Contrary to the popular proverb, money is not the root of all evil. Bad money, or bad economics, is actually the culprit, though the two often go hand in hand. Is Bitcoin going to be the new standard for the world reserve currency? It still seems too early to answer that question with any certainty, and therefore certainty will not be feigned by this author. However, it must be said that the walled gardens of fiat money and traditional banking seem less attractive than the mysteries of what must lie outside the walls.

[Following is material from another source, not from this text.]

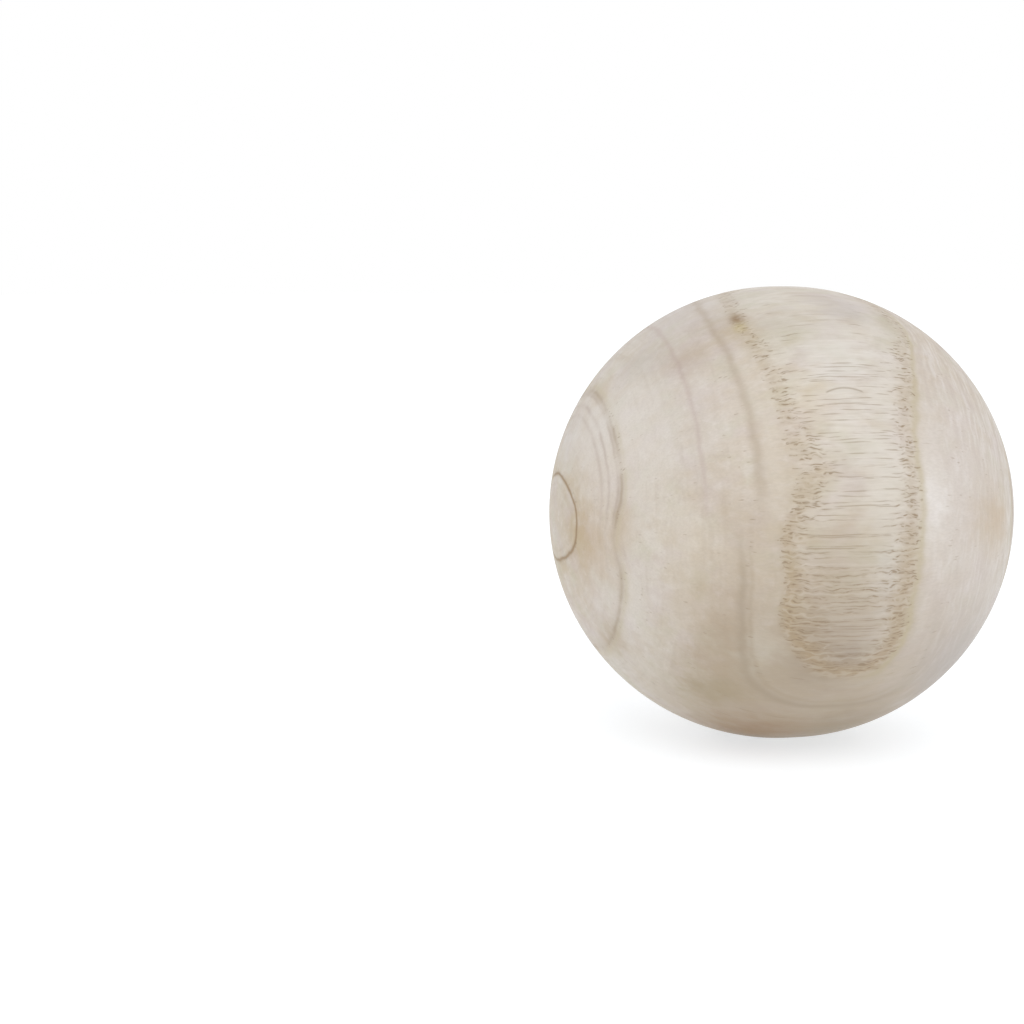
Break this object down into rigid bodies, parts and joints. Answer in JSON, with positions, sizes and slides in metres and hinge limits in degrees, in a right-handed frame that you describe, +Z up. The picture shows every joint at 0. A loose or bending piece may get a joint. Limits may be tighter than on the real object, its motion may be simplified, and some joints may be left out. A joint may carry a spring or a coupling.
{
  "type": "wooden ball",
  "caption": "Solid turned wooden ball with its growth rings circling a level grain axis, lying loose on a surface as an ornament, weight or prop.",
  "frame": {"origin": "the middle of the ball", "axes": "+X along the grain and the lathe axis, from one end-grain pole to the other; +Z up, with the grain lying level as in the picture; +Y across the grain, away from the viewer"},
  "size_m": [0.1016, 0.0994, 0.0994],
  "materials": {
    "wood": "bare pale wood, sanded smooth, matt, with open pores and no varnish"
  },
  "bodies": {
    "root": {"ball": "wood"}
  },
  "joints": []
}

Free commerce and non-interventionism, on the other hand, is led by individuals and societies pursuing their own best interests. That does not mean harming others, since doing so would harm one’s own interest as well unless those doing the harm are protected from punishment via market forces. Commerce and the in-built competition drives individuals to carefully plan their endeavors, examine their inventory and budget for shortcomings, to take feedback and criticisms seriously, to foresee the wants of their customers, and to take any necessary precautions before proceeding with their efforts. In these arrangements, unnecessary waste is as unacceptable as high prices, since a more adept capitalist will inevitably replace those who can’t deliver what people desire.

Thus, it’s in the interest of any Web3 project to deliver superior products and services at the best possible prices, to economize and fortify all the details of its operations, and to attain the greatest results by the smallest efforts. Abundance and efficiency is the name of the game. What of traditional banks though, which have still yet to adopt even QR code payments? No, they have demonstrated that their efforts are aimed at securing their incumbency at the top of the food chain. Let us not be confused then, regulations claiming to protect consumers in the name of stability will mostly serve to guard the status quo. Let us remain vigilant to this likelihood.

Parting Thoughts

Questioning the nature of money, and the consideration of both that which is seen and that which is unseen, are not obvious to most. However, it is a truly important question to consider if we care about giving people hope, and alleviating poverty. Humanity cannot afford to waste its economic efforts and squander its potential wealth. To illustrate with an analogy, imagine the tragedy of seeing someone bailing water out of their boat using a sieve, and now take this thought experiment further and apply it to the economy at large. Web3 is the equivalent of swapping the sieve for a pail, turning tragedy into opportunity. 

By making the economy more efficient, we empower individuals to improve their lives. Building wealth and witnessing your own progress is inspiring, which is the lifeblood of anything meaningful we do. That is, people’s lives are changed when they no longer feel they are falling behind, or that their hard work isn’t paying off. Maybe improving the world isn’t a matter of creating more regulations or taxes to be redistributed. Maybe it is about adding more rungs to the economic ladder at every level; giving people more they can hold onto.

Our society is fragile, and we can’t forget to prepare ourselves for the unexpected. We cannot waste our efforts. Not only is it a tragedy, but it is wholly irresponsible. The dreamers amongst us wish to spread out amongst the stars so that we do not go the way of the dinosaurs. Consequently, we need to figure out the most efficient ways to organize ourselves, so we can prepare ourselves for cold winters, harsh summers, or even the dying light of the sun. Before readers think this is too doom and gloom, let’s remember that these potentialities can be averted by clever preparation and human ingenuity. Maybe Bastiat was onto something, or maybe not; but we still need to consider the unseen consequences of our decisions, though. With that, there is hope.